ET Intelligence Group: Sustainable and socially responsible investment is gradually moving into the mainstream, thanks to increasing awareness among companies. The rising clout of fund managers who focus on sustainable investment based on environment, social responsibility and governance (ESG) parameters have acted as a trigger for such investments.

A case in point is a fund manager at one of the largest ESG funds in India who included Hindustan Unilever in his portfolio after learning that it had started producing detergent bars that require less water while rinsing clothes, amid reports of a water crisis in Chennai. ESG-based investing is still in its infancy in India, with just two ESG funds having cumulative assets under management worth under $ 500 million, compared with the global ESG fund size of $30.7 trillion.

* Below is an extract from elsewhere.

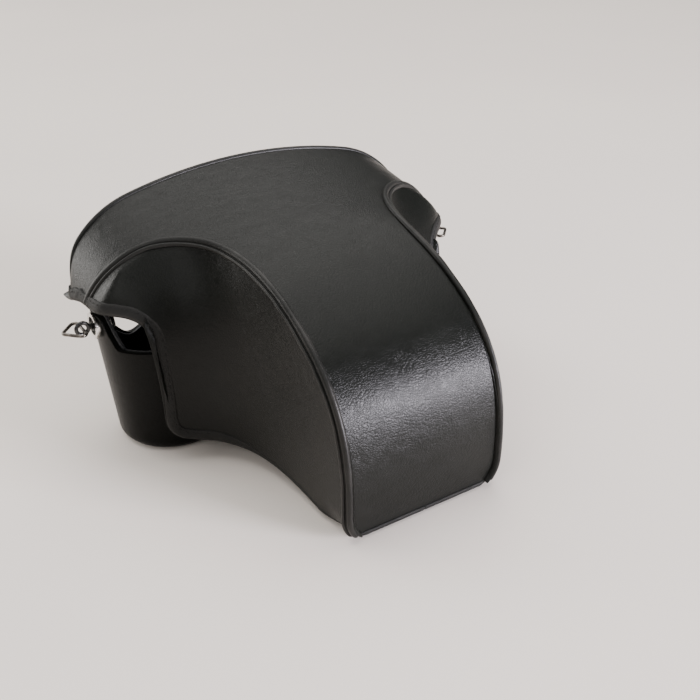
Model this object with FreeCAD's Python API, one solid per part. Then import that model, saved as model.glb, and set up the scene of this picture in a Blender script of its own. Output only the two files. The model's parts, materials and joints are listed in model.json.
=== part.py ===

The performance of certain stocks show that investors, too, are conscious of their ESG responsibilities. For instance, Coal India has underperformed the benchmark index for the last five years despite growing coal volume and consistent dividend payments.

Consumption stocks are not an exception either. “The widening valuation gap between Hindustan Unilever (HUL) and ITC shows that the former is rewarded for efforts to reduce the carbon footprint,” said a domestic fund manager. After trading at similar valuations five years ago, HUL now commands a 40% premium over ITC.

“Investors interest in companies related to fossil fuels is bound to wane in the long term considering the risk to company valuations,” said Abhay Laijwala, an ESG fund manager at Avendus India.

The risk of funds moving towards cleaner fuels from carbon-intensive fuels may affect the performance of Indian equities, as the weight of energy stocks is over 12% in the benchmark indices.

Also, the company with the largest market capitalisation, Reliance Industries (RIL), has fossil fuel exposure. It has been consistently working on sustainability measures. It has a zero water discharge refinery and uses only desalinated sea water. RIL also has a facility to convert PET water bottles to polyester thread. In FY19, RIL recycled about 2 billion PET bottles.

Similarly, India's largest power producer NTPC has put up its first ultra-supercritical unit in Madhya Pradesh which will consume less coal, thereby lowering emissions.

Investors should, however, not shun fossil fuel and thermal power producers as they are a pivotal part of the existing ecosystem, said Chirag Mehta, the ESG fund manager of Quantum AMC. “The key thing to watch for these companies is their vision and delivery to reduce carbon footprint. If they show intent to cut it, there is no harm in holding them,” he said. Indian cement companies are more efficient than global peers. Shree Cement, for instance, uses only 72 litres of water to produce a tonne of cement, compared with the global average of 300 litres per tonne.

Companies including Mahindra & Mahindra, Havells India, Bharti Infratel, and Ashok Leyland have set up captive solar power projects to reduce carbon footprint. Given the rising awareness about sustainable growth, India Inc is well poised to meet the challenges of a cleaner environment.